Nucleosomes are the basic elements of DNA chromatin structure. Not only they control DNA packaging but also play a critical role in gene regulation by allowing physical access to transcription factors. In addition to providing the positions of nucleosomes and the occupancy level it is becoming more and more important to resolve possible overlaps, extract additional information about nucleosomes like the probability of placement, and determine whether they are well-positioned or "fuzzy" in the sequenced cell sample.
In this dissertation, we address some of the computational issues associated with the analysis of sequencing data enriched for nucleosomes. We propose two novel algorithms to create nucleosome maps, for single- and paired-end sequencing data respectively. Then, we study the problem of aligning these maps.
The first method, called NOrMAL, is based on a novel parametric probabilistic model of a nucleosome. Expectation maximization is used to learn the parameters of a Gaussian mixture model. Extensive experiments on real and synthetic data shows that our method can produce very accurate maps, and can detect a larger number of nucleosomes than published tools.
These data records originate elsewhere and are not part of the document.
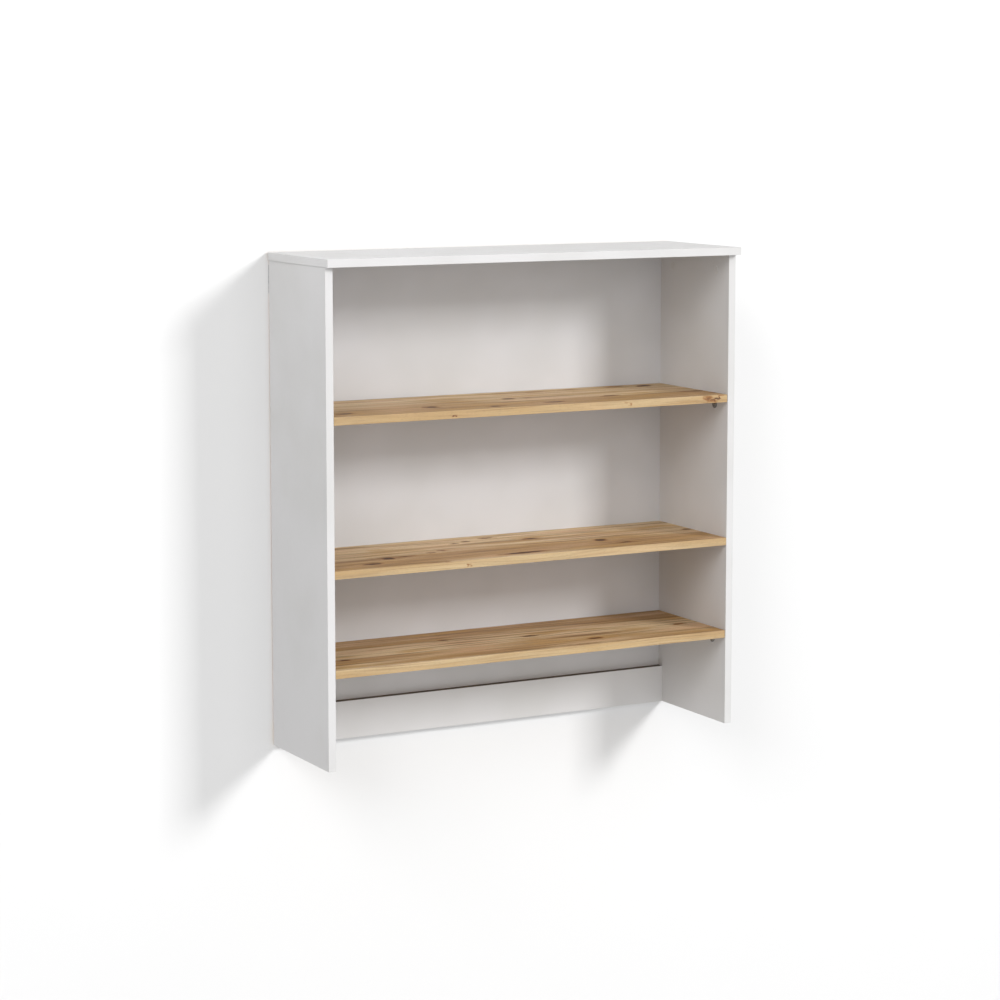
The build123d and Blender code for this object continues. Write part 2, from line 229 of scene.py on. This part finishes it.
# Darker grain: length, width, detail, which noise, where it starts and ends, share on faces and bands
GRAIN_LINES = ((260, 10.0, 3, 5.0, 0.5, 0.7, 0.75, 0.25), (240, 2.6, 4, 7.0, 0.5, 0.76, 0.6, 0.6),
               (60, 0.8, 2, 11.0, 0.5, 0.8, 0.45, 0.45))


def knots_in(graph, place, knots):
    """How near each point is to a knot, 0 to 1, and how far the knots push the grain aside."""
    near, pushed = 0.0, 0.0
    for x, y, half_length, half_width, turn, strength in knots:
        local = graph.add("ShaderNodeMapping", {"vector_type": "TEXTURE"}, Vector=place,
                          Location=(x, y, 0.0), Rotation=(0.0, 0.0, math.radians(turn)),
                          Scale=(half_length, half_width, 1.0)).outputs[0]
        away = graph.vector("LENGTH", local, (0.0, 0.0, 0.0))
        near = graph.maths("MAXIMUM", near, graph.ease(away, 0.2, 1.5, strength, 0.0))
        aside = graph.add("ShaderNodeSeparateXYZ", Vector=local).outputs["Y"]
        push = graph.ease(away, 0.0, KNOT_REACH, half_width * KNOT_PUSH, 0.0)
        pushed = graph.maths("ADD", pushed, graph.maths("MULTIPLY", aside, push))
    return near, pushed


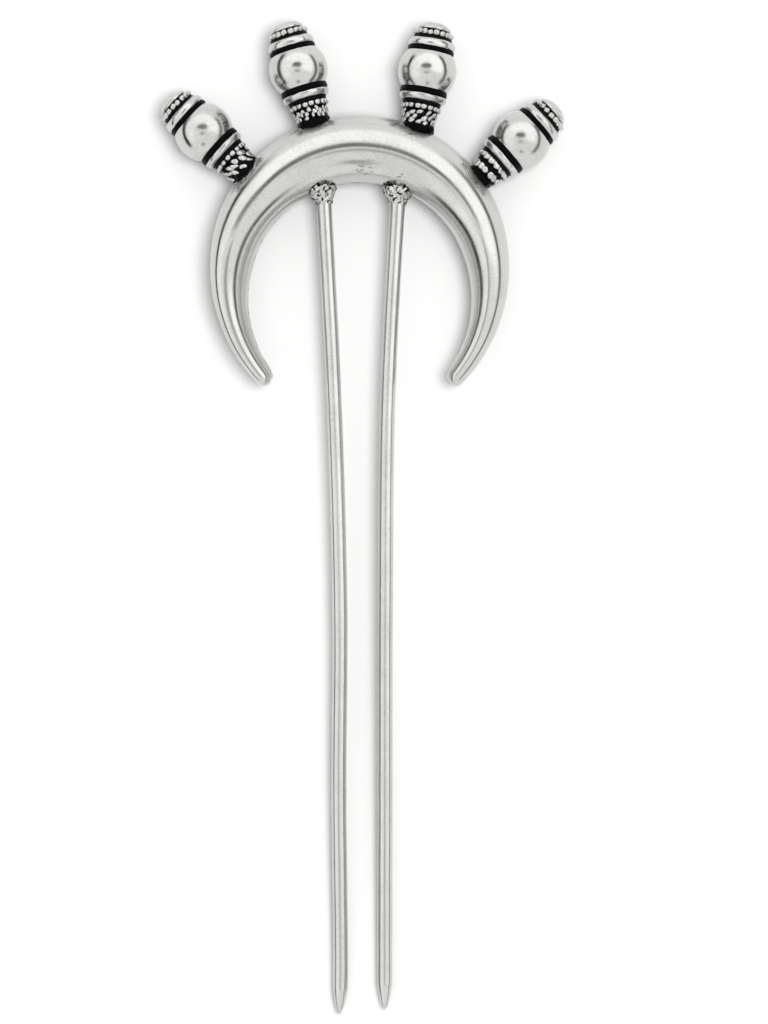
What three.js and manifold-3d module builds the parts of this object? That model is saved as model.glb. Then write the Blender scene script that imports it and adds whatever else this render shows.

The second method, called PuFFIN, takes advantage of paired-end short reads to build genome-wide nucleosome maps. In contrast to other approaches that require users to optimize several parameters according to their data (e.g., the maximum allowed nucleosome overlap or legal ranges for the fragment sizes) our algorithm can accurately determine a genome-wide set of non-overlapping nucleosomes without any user-defined parameter. On the real data PuFFIN detects stronger associations between nucleosome occupancy and gene expression levels compared to other tools, which indicates that our tool extracts more biologically-relevant features from the data.
Finally, we then study the problem of aligning nucleosome maps, which is NP-complete when the number of maps is three or more. We use effective bounding tricks to limit the size of the problem and use linear programming to solve it. Our evaluations on the synthetic data shows that our aligning tool consistently outperforms the naive (greedy) approach and it is faster than dynamic programming.